**To be done**
Start with the line containing "The Blender code" and write out each line through the end of the listing, exactly as given.

□ □ □

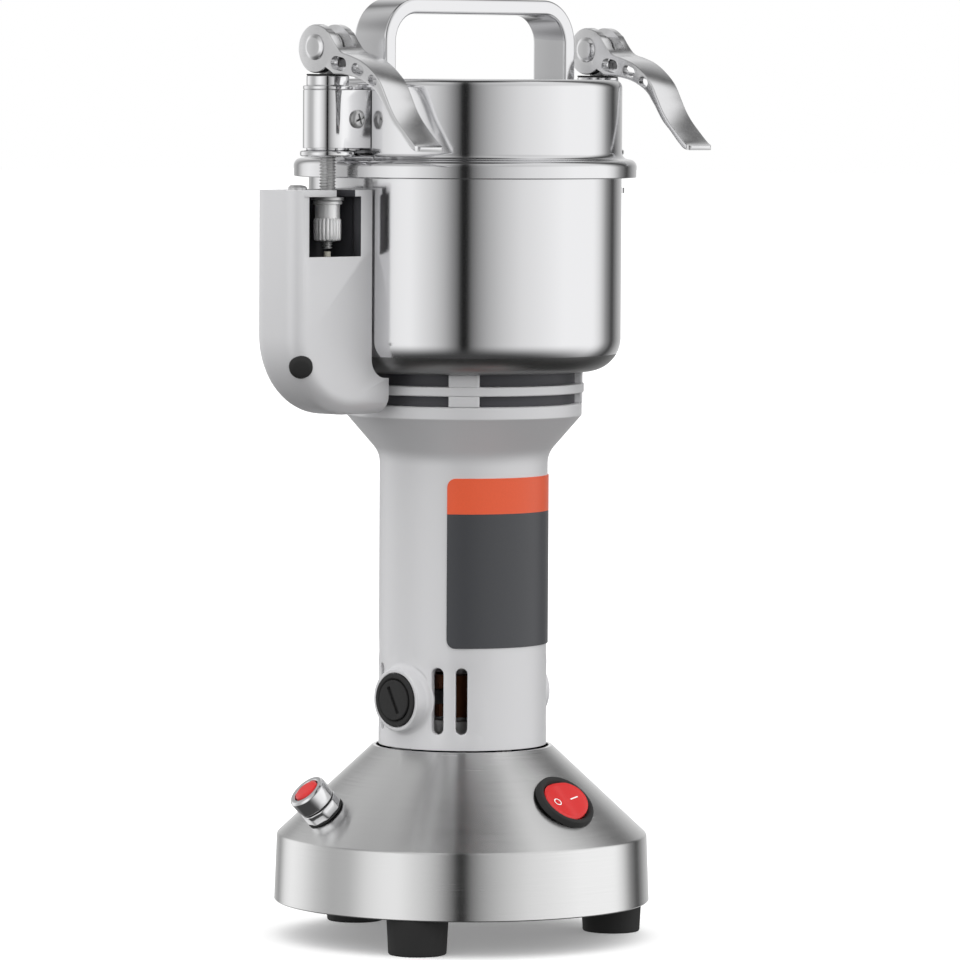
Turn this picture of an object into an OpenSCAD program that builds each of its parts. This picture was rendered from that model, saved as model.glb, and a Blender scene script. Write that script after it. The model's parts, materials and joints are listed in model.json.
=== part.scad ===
// Electric grain mill: round steel base, motor column, steel grinding chamber and a lid
// held down by two cam latches. The origin is on the spindle axis at floor level, the latch
// box with the safety switch is towards -X and the rocker switch faces -Y.

/* [Base] */
// Diameter of the base at the foot of its skirt
base_d = 135; // [125:1:145]
// Height of the skirt
skirt_h = 23.9; // [18:0.1:30]
// How much narrower the skirt is at its shoulder, in diameter
skirt_draft = 1.8; // [0:0.1:4]
// Height of the cone above the skirt
cone_h = 32.1; // [26:0.1:36]
// Diameter of the cone's top
cone_top_d = 64.6; // [63.5:0.1:72]
// Thickness of the base's steel sheet
base_t = 1.2; // [0.8:0.1:2]
// Thickness of the bottom plate
plate_t = 1.5; // [1:0.1:2.5]
// How far the skirt hides the bottom plate
plate_recess = 1; // [0.5:0.1:3]

/* [Feet] */
// Height of the feet that shows below the skirt
foot_show = 13; // [10:0.5:16]
// Diameter of a foot at its top
foot_top_d = 22; // [18:0.5:23]
// Diameter of a foot where it meets the floor
foot_low_d = 20.6; // [17:0.1:21]
// Distance of the feet's centres in from the skirt's foot
foot_inset = 11.5; // [11.4:0.1:15]
// Direction of the back foot, in degrees
foot_dir = 89; // [85:1:95]
// Diameter of the recess in a foot's underside
recess_d = 9; // [8.8:0.1:11]
// Diameter of the foot screws' thread
foot_screw_d = 4; // [3:0.5:5]

/* [Motor column] */
// Diameter of the column
column_d = 60.4; // [58:0.1:62]
// Height of the column's straight part
column_h = 104.5; // [98:0.5:112]
// Height of the flare above the straight part
flare_h = 14; // [11:0.5:18]
// Diameter of the flange at the top of the flare
flange_d = 84.6; // [82:0.1:88]
// Thickness of the flange's lip
flange_t = 4.4; // [4:0.1:6]
// Wall of the column
column_t = 2.6; // [2:0.1:3]
// Thickness of the column's floor
column_floor_t = 3; // [2:0.5:4]
// Gap between the cone's top and the column
column_gap = 0.5; // [0:0.1:1]

/* [Column details] */
// Height of the brush caps above the column's foot
brush_up = 17.5; // [16.5:0.5:19]
// Diameter of the bosses round the brush caps
boss_d = 22.7; // [20:0.1:23]
// How far a boss stands out of the column
boss_out = 3.6; // [2:0.1:5]
// Diameter of a brush cap's black rim
cap_rim_d = 19; // [16:0.1:19.5]
// Diameter of a brush cap
cap_d = 14.4; // [12:0.1:15]
// Width of an air slot
slot_w = 4.3; // [3:0.1:5]
// Height of an air slot
slot_h = 23.7; // [18:0.1:26]
// Directions of the air slots either side of a brush cap, in degrees
slot_dirs = [27.8, 44.4];
// Direction of the label's first edge, in degrees
label_dir = 214.1; // [200:0.1:220]
// Angle that the label covers round the column, in degrees
label_angle = 119; // [100:1:125]
// Height of the label's lower edge above the column's foot
label_up = 36.5; // [34:0.5:38]
// Height of the label
label_h = 60.5; // [50:0.5:64]
// Thickness of the label plate
label_t = 0.4; // [0.3:0.1:0.6]

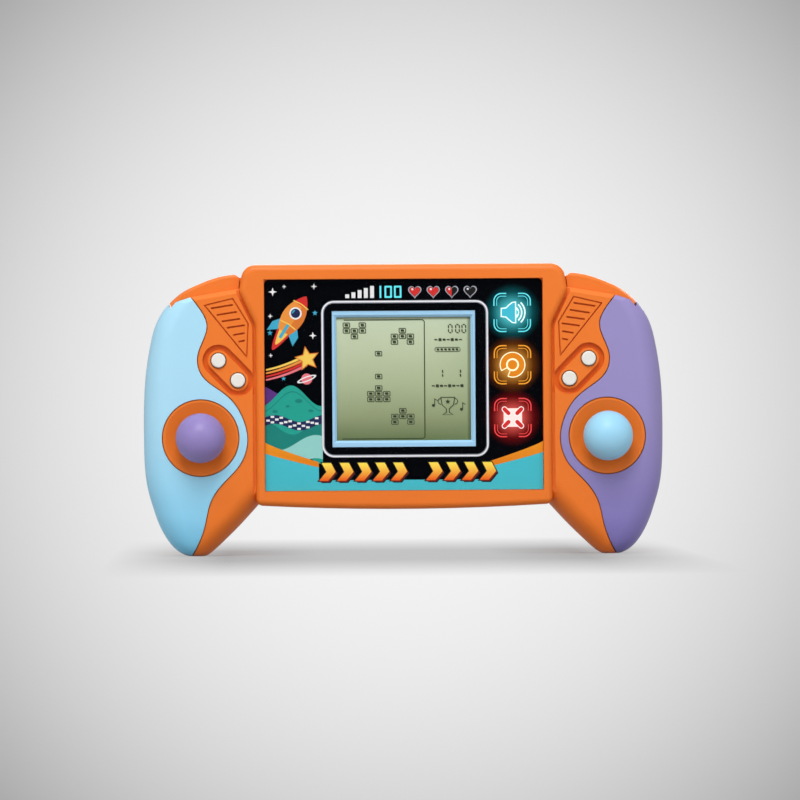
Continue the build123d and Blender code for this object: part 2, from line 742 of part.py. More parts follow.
# Shoulder buttons, each with a barrel for its pin and a rib over its switch
shoulder_top = spots(shoulder_top_shares)
shoulder_left = spot(shoulder_head_share)[0] + shoulder_wall
shoulder_right = spot(shoulder_end_share)[0] - shoulder_wall
plunger_top = switch_foot_z + switch_height + plunger_height
rib_reach = shoulder_rib_x + shoulder_rib_width / 2 - shoulder_pin[0]
rib_low = plunger_top + rib_reach * sin(radians(shoulder_travel_degrees)) + face_gap
rib_high = shoulder_top[2][1]
with BuildPart() as shoulder_button:
    extrude(shoulder_outline(-shoulder_back).sketch, amount=shoulder_back + shoulder_front)
    crown = shoulder_button.faces().filter_by(GeomType.PLANE, reverse=True)[0]
    fillet(crown.edges().filter_by(GeomType.LINE, reverse=True), radius=shoulder_edge_radius)
    add(wing_form(face_gap).part, mode=Mode.INTERSECT)
    with BuildSketch(level(shoulder_wall - shoulder_back)) as shoulder_inside:
        with BuildLine():
            Polyline((shoulder_left, 0), (shoulder_left, shoulder_top[0][1] - shoulder_wall),
                     *[(x, z - shoulder_wall) for x, z in shoulder_top[1:4]],
                     (shoulder_right, shoulder_top[-1][1]), (shoulder_right, 0), close=True)
        make_face()
    extrude(shoulder_inside.sketch, amount=shoulder_back + shoulder_front - 2 * shoulder_wall, mode=Mode.SUBTRACT)
    bar([shoulder_pin], shoulder_barrel_radius, -shoulder_back, shoulder_front)
    block((shoulder_rib_x, (rib_low + rib_high) / 2), shoulder_rib_width, rib_high - rib_low, 0, switch_depth)
    bar([shoulder_pin], shoulder_pin_radius + shaft_clearance, -overrun, overrun, Mode.SUBTRACT)
keep_pair(shoulder_button, "shoulder_button")

pin_overhang = shoulder_gap + shoulder_pin_seat - face_gap
with BuildPart() as shoulder_pin_piece:
    bar([shoulder_pin], shoulder_pin_radius, -shoulder_back - pin_overhang, shoulder_front + pin_overhang)
keep_pair(shoulder_pin_piece, "shoulder_pin")

with BuildPart() as shoulder_switch:
    block((shoulder_rib_x, switch_foot_z + switch_height / 2), switch_width, switch_height, 0, switch_depth)
    with BuildSketch(Plane.XY.offset(switch_foot_z)) as plunger:
        with Locations((shoulder_rib_x, seam_y - switch_depth / 2)):
            Circle(plunger_radius)
    extrude(plunger.sketch, amount=switch_height + plunger_height)
keep_pair(shoulder_switch, "shoulder_switch")

# Speaker on the inside of the back wall
with BuildPart() as speaker_piece:
    bar([speaker], speaker_radius, centre_inner_back, centre_inner_back + speaker_flange)
    bar([speaker], speaker_magnet_radius, centre_inner_back, centre_inner_back + speaker_depth)
keep(speaker_piece, "speaker")

# Battery door: it hooks behind the wall with two tabs and swings out from its bottom edge
door_inside = door_thickness - centre_back
tab_back = centre_inner_back + running_gap
with BuildPart() as battery_door:
    block(bay_centre, door_width - 2 * door_gap, door_height - 2 * door_gap, -centre_back, door_inside)
    block((0, door_bottom + door_gap), door_latch_width, 2 * door_latch_drop, -centre_back, door_inside)
    for side in (-1, 1):
        block((side * door_tab_spacing / 2, door_top - door_gap), door_tab_width, 2 * door_tab_rise,
              tab_back, tab_back + door_tab_thickness)
        block((side * door_tab_spacing / 2, door_top - door_gap - door_tab_rise / 2), door_tab_width, door_tab_rise,
              -centre_back, tab_back)
    for step in range(door_rib_count):
        block((0, door_bottom + (step + 3) * door_rib_spacing), door_rib_width, door_rib_thickness,
              -centre_back - door_rib_proud, -centre_back)
keep(battery_door, "battery_door")

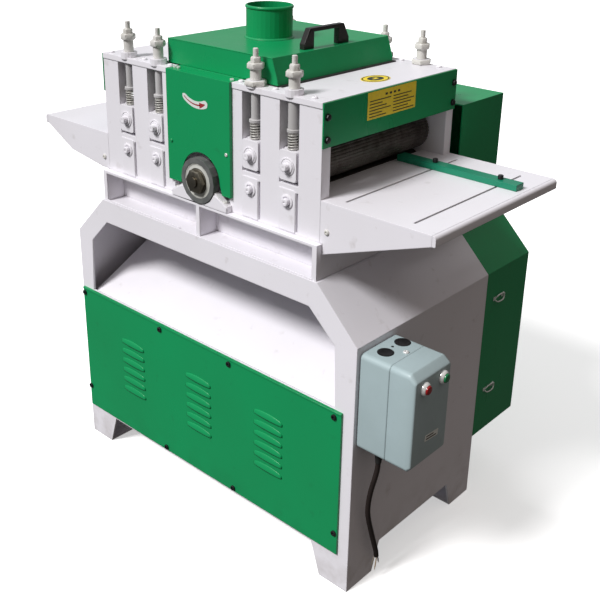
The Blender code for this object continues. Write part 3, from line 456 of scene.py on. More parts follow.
BEARING_CAST = Casting(
    "bearing_casting",
    (0.115, 0.120, 0.118),
    (0.175, 0.180, 0.175),
    metallic=0.1,
    paint=(0.78, 0.76, 0.79),
    hub=(-0.00575, 0.0, 0.8150),
    hub_radius=0.0500,
)
MOTOR_BLUE = Casting(
    "motor_enamel", (0.055, 0.105, 0.16), (0.075, 0.13, 0.19), (0.30, 0.45), 0.0, 0.0015, 0.25
)
SEAL_WHITE = Moulding("seal_white", (0.62, 0.63, 0.61), (0.42, 0.42, 0.38))
GRIP_BLACK = Moulding("grip_black", (0.012, 0.011, 0.011), (0.022, 0.020, 0.019), (0.26, 0.40), 0.0024)
RUBBER = Moulding("black_rubber", (0.012, 0.012, 0.012), (0.024, 0.023, 0.022), (0.50, 0.66), 0.0008, 0.20)
CORD_BLACK = Moulding(
    "cord_jacket", (0.016, 0.011, 0.010), (0.026, 0.018, 0.016), (0.46, 0.60), 0.0008, 0.20
)
CASING = Moulding(
    "casing_blue_grey", (0.400, 0.500, 0.520), (0.370, 0.465, 0.480), (0.34, 0.50), 0.0020, 0.18, 0.10
)
RED_CAP = Moulding("red_cap", (0.42, 0.012, 0.015), (0.30, 0.010, 0.012), (0.18, 0.28), 0.0008, 0.05, 0.6)
GREEN_CAP = Moulding(
    "green_cap", (0.012, 0.22, 0.075), (0.010, 0.17, 0.06), (0.18, 0.28), 0.0008, 0.05, 0.6
)
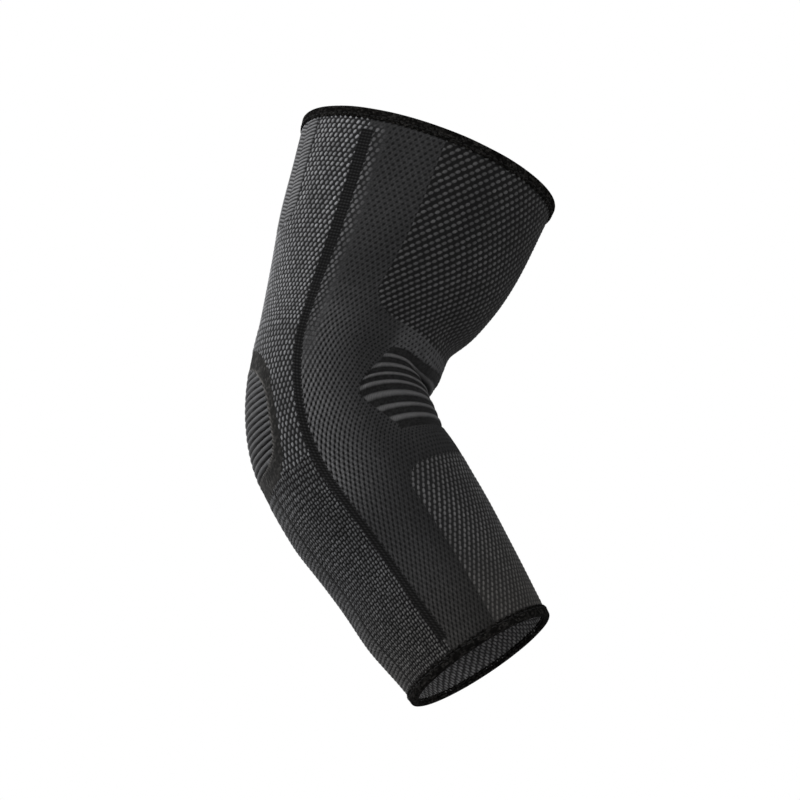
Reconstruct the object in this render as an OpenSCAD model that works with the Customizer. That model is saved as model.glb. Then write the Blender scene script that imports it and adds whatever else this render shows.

□ □ □

**Output of the exercise**
The Blender code for this object continues. Write part 3, from line 456 of scene.py on. More parts follow.
BEARING_CAST = Casting(
    "bearing_casting",
    (0.115, 0.120, 0.118),
    (0.175, 0.180, 0.175),
    metallic=0.1,
    paint=(0.78, 0.76, 0.79),
    hub=(-0.00575, 0.0, 0.8150),
    hub_radius=0.0500,
)
MOTOR_BLUE = Casting(
    "motor_enamel", (0.055, 0.105, 0.16), (0.075, 0.13, 0.19), (0.30, 0.45), 0.0, 0.0015, 0.25
)
SEAL_WHITE = Moulding("seal_white", (0.62, 0.63, 0.61), (0.42, 0.42, 0.38))
GRIP_BLACK = Moulding("grip_black", (0.012, 0.011, 0.011), (0.022, 0.020, 0.019), (0.26, 0.40), 0.0024)
RUBBER = Moulding("black_rubber", (0.012, 0.012, 0.012), (0.024, 0.023, 0.022), (0.50, 0.66), 0.0008, 0.20)
CORD_BLACK = Moulding(
    "cord_jacket", (0.016, 0.011, 0.010), (0.026, 0.018, 0.016), (0.46, 0.60), 0.0008, 0.20
)
CASING = Moulding(
    "casing_blue_grey", (0.400, 0.500, 0.520), (0.370, 0.465, 0.480), (0.34, 0.50), 0.0020, 0.18, 0.10
)
RED_CAP = Moulding("red_cap", (0.42, 0.012, 0.015), (0.30, 0.010, 0.012), (0.18, 0.28), 0.0008, 0.05, 0.6)
GREEN_CAP = Moulding(
    "green_cap", (0.012, 0.22, 0.075), (0.010, 0.17, 0.06), (0.18, 0.28), 0.0008, 0.05, 0.6
)
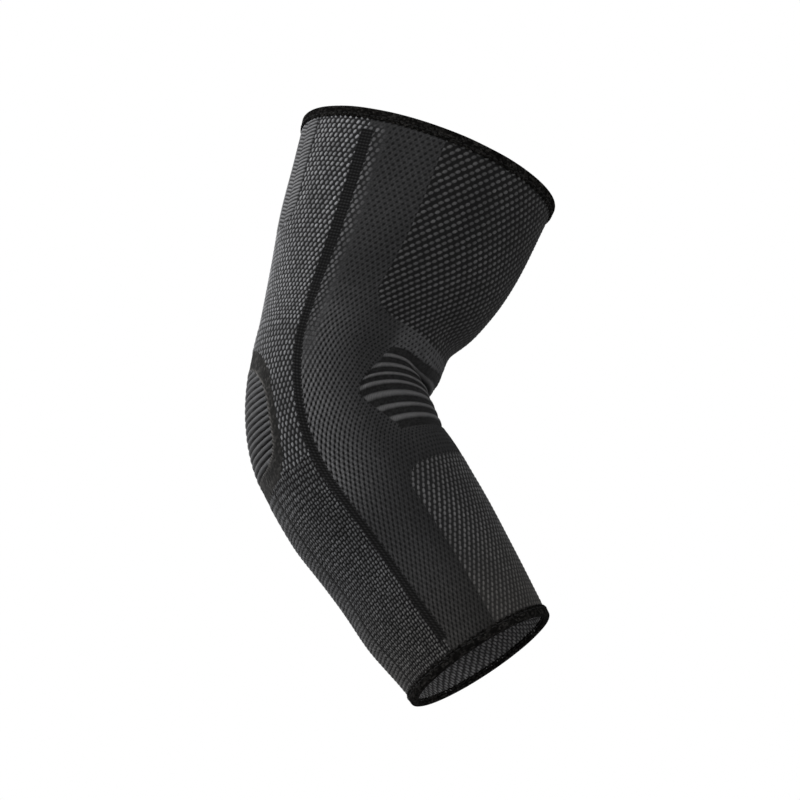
Reconstruct the object in this render as an OpenSCAD model that works with the Customizer. That model is saved as model.glb. Then write the Blender scene script that imports it and adds whatever else this render shows.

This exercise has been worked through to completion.